RICHMOND, Va. (WRIC)- Upgrades to Virginia’s outdated 911 system are underway but it will be a few years before the entire state has access to the new technology. 

Virginia’s legacy 911 system is largely dependent on technology built in the 1970’s to process landline calls. The state is currently engaged in a nationwide modernization effort. 

“You’re going from the stone age to the space age. It is just a 180-degree change in capability. Your limitations are being removed,” said Dorothy Spears-Dean, Virginia’s Deputy State Coordinator of the 9-1-1 & Geospatial Services Bureau. 
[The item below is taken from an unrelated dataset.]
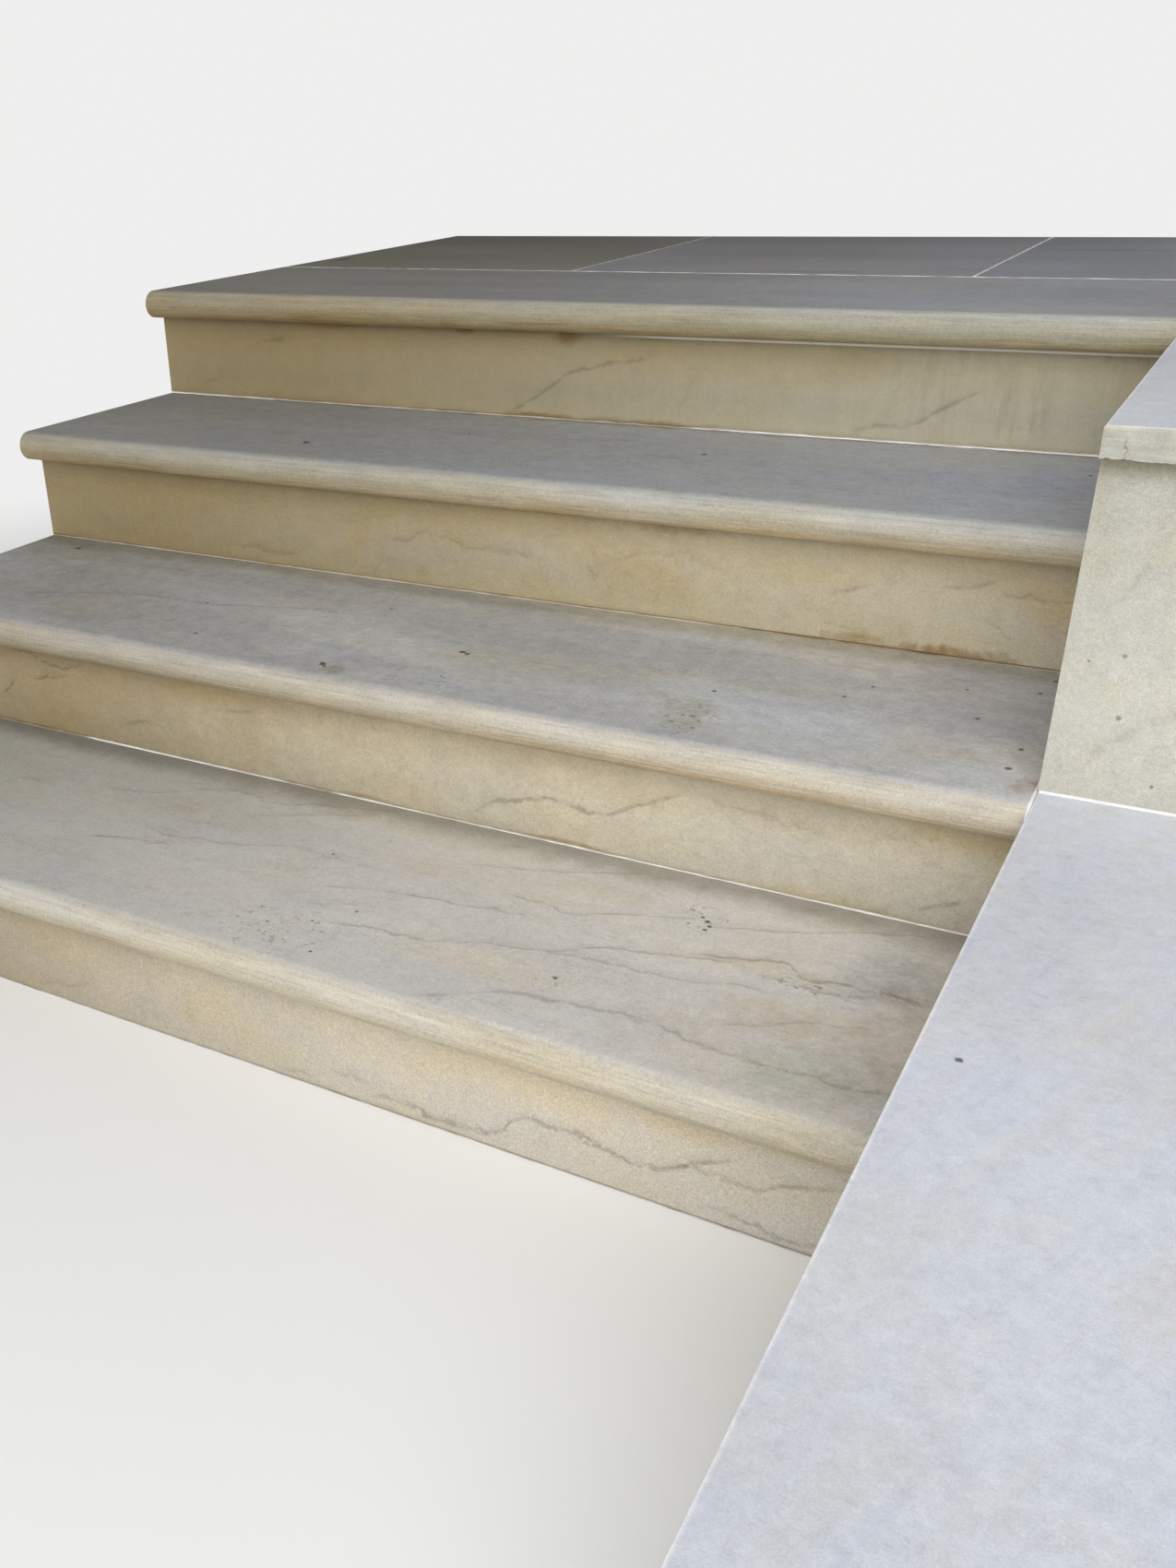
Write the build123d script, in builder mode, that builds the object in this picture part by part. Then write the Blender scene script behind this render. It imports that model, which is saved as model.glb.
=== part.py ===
from build123d import *
import os

os.makedirs("parts", exist_ok=True)

# A flight of four sandstone steps up to a landing, with a stepped cheek wall on
# its right side. All sizes are in millimetres. The origin is on the ground at the
# middle of the footprint, +X runs to the right as one faces the steps, +Y runs
# from the foot of the steps back to the house line, and +Z is up.

# The flight; the first rise is a little higher than the others
step_count = 4
first_rise = 163.0
rise = 159.5
going = 316.0
flight_width = 1477.0
landing_depth = 976.0

# Treads and risers
tread_thickness = 40.0
nosing_overhang = 40.0
riser_thickness = 20.0
riser_backing = 4.0
tread_bed_thickness = 10.0
riser_top_joint = 2.0
foot_joint_height = 3.0
pointing_recess = 1.0

# The paving of the landing
landing_slab_thickness = 22.0
landing_joint_width = 4.0
left_slab_width = 560.0
middle_slab_width = 609.0

# The cheek wall
side_joint_width = 3.0
cheek_core_width = 240.0
cladding_thickness = 20.0
cladding_slab_length = 640.0
cladding_joint_width = 3.0
upper_wall_advance = 4.0

# The copings, flush with the wall on the side of the steps
coping_thickness = 25.0
coping_overhang = 20.0
coping_bed_thickness = 4.0
coping_joint_width = 3.0
coping_stone_length = 1000.0
coping_arris_radius = 2.0


# Places along the depth of the steps, from the face of the first riser
upper_wall_front = going - upper_wall_advance
upper_core_front = upper_wall_front + cladding_thickness
lower_coping_front = upper_core_front - coping_stone_length
lower_wall_front = lower_coping_front + coping_overhang
house_line = (step_count - 1) * going + landing_depth
overall_depth = house_line - lower_coping_front

# Places across the width, from the left end of the treads
wall_inner_face = flight_width + side_joint_width
core_inner_face = wall_inner_face + cladding_thickness
core_outer_face = core_inner_face + cheek_core_width
wall_outer_face = core_outer_face + cladding_thickness
overall_width = wall_outer_face + coping_overhang

# The same places in the frame of the part, whose origin is mid footprint
x_start = -overall_width / 2
y_start = -overall_depth / 2 - lower_coping_front

# Levels of the cheek wall, whose copings lie level with the second and last treads
lower_coping_top = first_rise + rise
lower_coping_underside = lower_coping_top - coping_thickness
lower_cladding_top = lower_coping_underside - coping_bed_thickness
upper_coping_top = first_rise + (step_count - 1) * rise
upper_coping_underside = upper_coping_top - coping_thickness
upper_cladding_top = upper_coping_underside - coping_bed_thickness
upper_course_bottom = lower_cladding_top + cladding_joint_width


def riser_face(step):
    """The depth at which the face of a riser stands, from the first riser."""
    return (step - 1) * going


def level(step):
    """The height of the top of a tread, where step 0 is the ground."""
    return first_rise + (step - 1) * rise if step else 0.0


def underside(step):
    """The height of the underside of a tread."""
    return level(step) - tread_thickness


def core_front(step):
    """The depth at which the masonry behind a riser begins."""
    return riser_face(step) + riser_thickness + riser_backing


def core_top(step):
    """The height of the masonry under a tread, where step 0 is the ground."""
    return underside(step) - tread_bed_thickness if step else 0.0


def tread_back(step):
    """The depth at which a tread ends, under the riser that it carries."""
    return core_front(step + 1)


def block(x_limits, y_limits, z_limits):
    """A squared block between two limits along each axis of the steps."""
    width = x_limits[1] - x_limits[0]
    depth = y_limits[1] - y_limits[0]
    middle = (x_start + x_limits[0] + width / 2, y_start + y_limits[0] + depth / 2)
    with BuildPart() as stone:
        with BuildSketch(Plane.XY.offset(z_limits[0])):
            with Locations(middle):
                Rectangle(width, depth)
        extrude(amount=z_limits[1] - z_limits[0])
    return stone.part


def section(x, points):
    """A closed outline of straight lines on a plane across the flight at x."""
    with BuildSketch(Plane.YZ.offset(x_start + x)) as outline:
        with BuildLine():
            Polyline(*[(y_start + y, z) for y, z in points], close=True)
        make_face()
    return outline.sketch


def rectangle_points(y_limits, z_limits):
    """The four corners of a rectangle in depth and height."""
    return [
        (y_limits[0], z_limits[0]),
        (y_limits[1], z_limits[0]),
        (y_limits[1], z_limits[1]),
        (y_limits[0], z_limits[1]),
    ]


def tread_section(step, x):
    """The section of a tread, with its full half-round nosing."""
    radius = tread_thickness / 2
    tip = y_start + riser_face(step) - nosing_overhang
    back = y_start + tread_back(step)
    top = level(step)
    low = underside(step)
    with BuildSketch(Plane.YZ.offset(x_start + x)) as outline:
        with BuildLine():
            Line((tip + radius, top), (back, top))
            Line((back, top), (back, low))
            Line((back, low), (tip + radius, low))
            ThreePointArc((tip + radius, low), (tip, low + radius), (tip + radius, top))
        make_face()
    return outline.sketch


def slab_limits(start, end):
    """Start and end of each slab in a row of whole slabs and a cut last one."""
    limits = []
    while start < end:
        limits.append((start, min(start + cladding_slab_length, end)))
        start += cladding_slab_length + cladding_joint_width
    return limits


def write(name, part):
    """Label a finished piece and write it to its own file."""
    part.label = name
    export_step(part, f"parts/{name}.step")


# Risers, foot joints, treads, their mortar beds and the masonry courses
flight = (0, flight_width)

for step in range(1, step_count + 1):
    face = riser_face(step)
    foot = level(step - 1)

    with BuildPart() as riser:
        limits = rectangle_points(
            (face, face + riser_thickness),
            (foot + foot_joint_height, underside(step) - riser_top_joint),
        )
        extrude(section(0, limits), amount=flight_width, dir=(1, 0, 0))
    write(f"riser_{step}", riser.part)

    with BuildPart() as tread:
        extrude(tread_section(step, 0), amount=flight_width, dir=(1, 0, 0))
    write(f"tread_{step}", tread.part)

    foot_joint = block(
        flight,
        (face + pointing_recess, face + riser_thickness),
        (foot, foot + foot_joint_height),
    )
    write(f"foot_joint_{step}", foot_joint)

    # The bed lies under the tread and runs down behind the riser
    with BuildPart() as tread_bed:
        low = underside(step)
        bed_points = [
            (face + pointing_recess, low),
            (tread_back(step), low),
            (tread_back(step), core_top(step)),
            (core_front(step), core_top(step)),
            (core_front(step), foot),
            (face + riser_thickness, foot),
            (face + riser_thickness, low - riser_top_joint),
            (face + pointing_recess, low - riser_top_joint),
        ]
        extrude(section(0, bed_points), amount=flight_width, dir=(1, 0, 0))
    write(f"tread_bed_{step}", tread_bed.part)

    core_course = block(
        flight,
        (core_front(step), house_line),
        (core_top(step - 1), core_top(step)),
    )
    write(f"core_course_{step}", core_course)

# The landing behind the top tread: a bed, three slabs and the joints between them
landing_front = tread_back(step_count)
slab_front = landing_front + landing_joint_width
slab_top = level(step_count)
slab_bottom = slab_top - landing_slab_thickness
middle_slab_start = left_slab_width + landing_joint_width
right_slab_start = middle_slab_start + middle_slab_width + landing_joint_width

landing_bed = block(
    flight, (landing_front, house_line), (core_top(step_count), slab_bottom)
)
write("landing_bed", landing_bed)

landing_slabs = {
    "left": (0, left_slab_width),
    "middle": (middle_slab_start, middle_slab_start + middle_slab_width),
    "right": (right_slab_start, flight_width),
}
for side, slab_width_limits in landing_slabs.items():
    slab = block(slab_width_limits, (slab_front, house_line), (slab_bottom, slab_top))
    write(f"landing_slab_{side}", slab)

joint_levels = (slab_bottom, slab_top - pointing_recess)
with BuildPart() as landing_joints:
    add(block(flight, (landing_front, slab_front), joint_levels))
    for joint_end in (middle_slab_start, right_slab_start):
        joint_limits = (joint_end - landing_joint_width, joint_end)
        add(block(joint_limits, (slab_front, house_line), joint_levels))
write("landing_joints", landing_joints.part)

# The mortar joint between the end of the flight and the cheek wall has the
# stepped outline of the flight
with BuildPart() as side_joint:
    for step in range(1, step_count + 1):
        riser_points = rectangle_points(
            (riser_face(step), house_line), (level(step - 1), underside(step))
        )
        extrude(section(flight_width, riser_points), amount=side_joint_width, dir=(1, 0, 0))
        extrude(tread_section(step, flight_width), amount=side_joint_width, dir=(1, 0, 0))
    landing_points = rectangle_points(
        (landing_front, house_line), (underside(step_count), slab_top)
    )
    extrude(section(flight_width, landing_points), amount=side_joint_width, dir=(1, 0, 0))
write("side_joint", side_joint.part)

# The cheek wall's masonry; the upper wall's core is wider behind the last riser,
# where no cladding stands between it and the landing
inner_cladding_end = core_front(step_count)
end_cladding_back = lower_wall_front + cladding_thickness

lower_wall_core = block(
    (core_inner_face, core_outer_face),
    (end_cladding_back, upper_core_front),
    (0, lower_cladding_top),
)
write("lower_wall_core", lower_wall_core)

with BuildPart() as upper_wall_core:
    add(
        block(
            (core_inner_face, core_outer_face),
            (upper_core_front, house_line),
            (0, upper_cladding_top),
        )
    )
    add(
        block(
            (wall_inner_face, core_inner_face),
            (inner_cladding_end, house_line),
            (0, upper_cladding_top),
        )
    )
write("upper_wall_core", upper_wall_core.part)

# The stone cladding of the cheek wall, in two courses along both sides; above the
# lower course, the inner side is short enough for one slab
inner_side = (wall_inner_face, core_inner_face)
outer_side = (core_outer_face, wall_outer_face)
lower_course = (0, lower_cladding_top)
upper_course = (upper_course_bottom, upper_cladding_top)

cladding_courses = {
    "inner_cladding_lower": (inner_side, end_cladding_back, inner_cladding_end, lower_course),
    "outer_cladding_lower": (outer_side, end_cladding_back, house_line, lower_course),
    "outer_cladding_upper": (outer_side, upper_core_front, house_line, upper_course),
}
for name, (side, start, end, heights) in cladding_courses.items():
    with BuildPart() as cladding:
        for slab_start_and_end in slab_limits(start, end):
            add(block(side, slab_start_and_end, heights))
    write(name, cladding.part)

inner_upper_slab = block(inner_side, (upper_core_front, inner_cladding_end), upper_course)
write("inner_cladding_upper", inner_upper_slab)

# The mortar in the joints between the cladding slabs: one along the top of the
# lower course, and one between each slab of a course and the next
inner_joint = (wall_inner_face + pointing_recess, core_inner_face)
outer_joint = (core_outer_face, wall_outer_face - pointing_recess)
bed_joint = (lower_cladding_top, upper_course_bottom)


def upright_joints(side, start, end, heights):
    """The joints between the slabs of one course."""
    with BuildPart() as joints:
        for slab_start, slab_end in slab_limits(start, end)[:-1]:
            add(block(side, (slab_end, slab_end + cladding_joint_width), heights))
    return joints.part


with BuildPart() as inner_cladding_joints:
    add(block(inner_joint, (upper_core_front, inner_cladding_end), bed_joint))
    add(upright_joints(inner_joint, end_cladding_back, inner_cladding_end, lower_course))
write("inner_cladding_joints", inner_cladding_joints.part)

with BuildPart() as outer_cladding_joints:
    add(block(outer_joint, (upper_core_front, house_line), bed_joint))
    add(upright_joints(outer_joint, end_cladding_back, house_line, lower_course))
    add(upright_joints(outer_joint, upper_core_front, house_line, upper_course))
write("outer_cladding_joints", outer_cladding_joints.part)

# The slab on the free end of the lower wall and the slab on the front of the
# upper wall, which stands on the lower coping over a joint of its own
wall_faces = (wall_inner_face, wall_outer_face)
recessed_faces = (wall_inner_face + pointing_recess, wall_outer_face - pointing_recess)

end_cladding = block(wall_faces, (lower_wall_front, end_cladding_back), lower_course)
write("lower_wall_end_cladding", end_cladding)

front_cladding = block(
    wall_faces,
    (upper_wall_front, upper_core_front),
    (lower_coping_top + foot_joint_height, upper_cladding_top),
)
write("upper_wall_front_cladding", front_cladding)

front_cladding_joint = block(
    recessed_faces,
    (upper_wall_front + pointing_recess, upper_core_front),
    (lower_coping_top, lower_coping_top + foot_joint_height),
)
write("upper_wall_foot_joint", front_cladding_joint)

# The copings, each on a thin bed, with rounded arrises along the exposed edges
coping_faces = (wall_inner_face, overall_width)
upper_coping_front = upper_wall_front - coping_overhang
upper_coping_split = upper_coping_front + coping_stone_length

lower_coping_bed = block(
    recessed_faces,
    (lower_wall_front + pointing_recess, upper_core_front),
    (lower_cladding_top, lower_coping_underside),
)
write("lower_coping_bed", lower_coping_bed)

upper_coping_bed = block(
    recessed_faces,
    (upper_wall_front + pointing_recess, house_line),
    (upper_cladding_top, upper_coping_underside),
)
write("upper_coping_bed", upper_coping_bed)

with BuildPart() as lower_coping:
    add(
        block(
            coping_faces,
            (lower_coping_front, upper_core_front),
            (lower_coping_underside, lower_coping_top),
        )
    )
    top_edges = lower_coping.faces().sort_by(Axis.Z)[-1].edges()
    fillet(top_edges.sort_by(Axis.Y)[:-1], radius=coping_arris_radius)
write("lower_coping", lower_coping.part)

with BuildPart() as upper_coping_front_stone:
    add(
        block(
            coping_faces,
            (upper_coping_front, upper_coping_split),
            (upper_coping_underside, upper_coping_top),
        )
    )
    top_edges = upper_coping_front_stone.faces().sort_by(Axis.Z)[-1].edges()
    fillet(top_edges.sort_by(Axis.Y)[:-1], radius=coping_arris_radius)
write("upper_coping_front", upper_coping_front_stone.part)

with BuildPart() as upper_coping_back_stone:
    add(
        block(
            coping_faces,
            (upper_coping_split + coping_joint_width, house_line),
            (upper_coping_underside, upper_coping_top),
        )
    )
    top_edges = upper_coping_back_stone.faces().sort_by(Axis.Z)[-1].edges()
    fillet(top_edges.filter_by(Axis.Y), radius=coping_arris_radius)
write("upper_coping_back", upper_coping_back_stone.part)

upper_coping_joint = block(
    (wall_inner_face + pointing_recess, overall_width - pointing_recess),
    (upper_coping_split, upper_coping_split + coping_joint_width),
    (upper_coping_underside, upper_coping_top - pointing_recess),
)
write("upper_coping_joint", upper_coping_joint)
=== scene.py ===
"""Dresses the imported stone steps: honed sandstone treads with half-round noses, warm
sawn risers, pale copings and cladding on a stepped cheek wall, white pointing and
the plain blockwork behind.

Meshes are in metres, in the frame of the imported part. Marks on the stones are given
in millimetres from the left end of the first riser's foot: x to the right, y back
towards the house and z up.
"""

import logging
from collections.abc import Callable, Iterator, Mapping, Sequence
from contextlib import contextmanager
from dataclasses import dataclass
from enum import Enum
from functools import cached_property
from typing import Union

import bmesh
import bpy
from mathutils import Matrix, Vector

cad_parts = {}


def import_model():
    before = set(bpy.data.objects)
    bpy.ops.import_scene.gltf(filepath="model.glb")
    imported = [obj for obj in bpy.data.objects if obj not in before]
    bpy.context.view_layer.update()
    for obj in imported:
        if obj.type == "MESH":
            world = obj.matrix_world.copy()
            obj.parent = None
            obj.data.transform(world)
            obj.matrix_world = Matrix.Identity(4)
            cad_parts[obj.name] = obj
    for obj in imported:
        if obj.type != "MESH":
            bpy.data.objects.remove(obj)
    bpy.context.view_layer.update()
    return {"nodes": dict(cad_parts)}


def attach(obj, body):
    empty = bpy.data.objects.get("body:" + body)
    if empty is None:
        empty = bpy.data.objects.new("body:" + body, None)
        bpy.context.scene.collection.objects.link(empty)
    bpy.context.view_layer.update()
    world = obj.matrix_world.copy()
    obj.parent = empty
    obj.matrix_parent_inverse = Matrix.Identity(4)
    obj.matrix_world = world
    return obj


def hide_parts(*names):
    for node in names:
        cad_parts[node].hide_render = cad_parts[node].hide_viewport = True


log = logging.getLogger("stone_steps")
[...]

A recent report found, of the roughly 4 million emergency calls made in Virginia annually, around 80 percent are made from wireless devices. That presents a challenge because cell phones aren’t tied to a specific location like landlines. Callers are sometimes connected to the wrong dispatch center based on the cell tower their phone is using, according to the report. 

Spears-Dean said, under the Next Generation 911 Program, 911 centers are receiving calls faster with more precise location data. She said it’s also making the system more reliable by connecting Virginia’s nine locally operated centers to a statewide network for the first time. 

“There is more resiliency. So in the event of a natural or man-made disaster, if a 911 center would need to evacuate, those calls could be more easily transferred to another 911 center,” Spears-Dean said.

Down the road, she said the new system will also be able to securely receive photos and videos. 

Spears-Dean said the whole project could cost up to $60 million, but the state may be able to complete the transition with less money because they’re becoming more efficient as time goes on. She said the program is paid for through a fee on cell phone bills.

According to the program’s dashboard, 50 percent of Virginia’s population and 25 percent of the state’s service area are already covered by the upgraded system.

Spears-Dean said they’re prioritizing localities based on their readiness to make upgrades and the size of the population they serve. She said the first deployment was done in 2018 in Fairfax County and the state is now closing on 40 deployments, with 124 more transitions to go.

Spears-Dean expects the whole state to be covered by spring 2024. 

“Virginia is at the forefront. We are unique because we are trying the most aggressive strategy,” Spears-Dean said.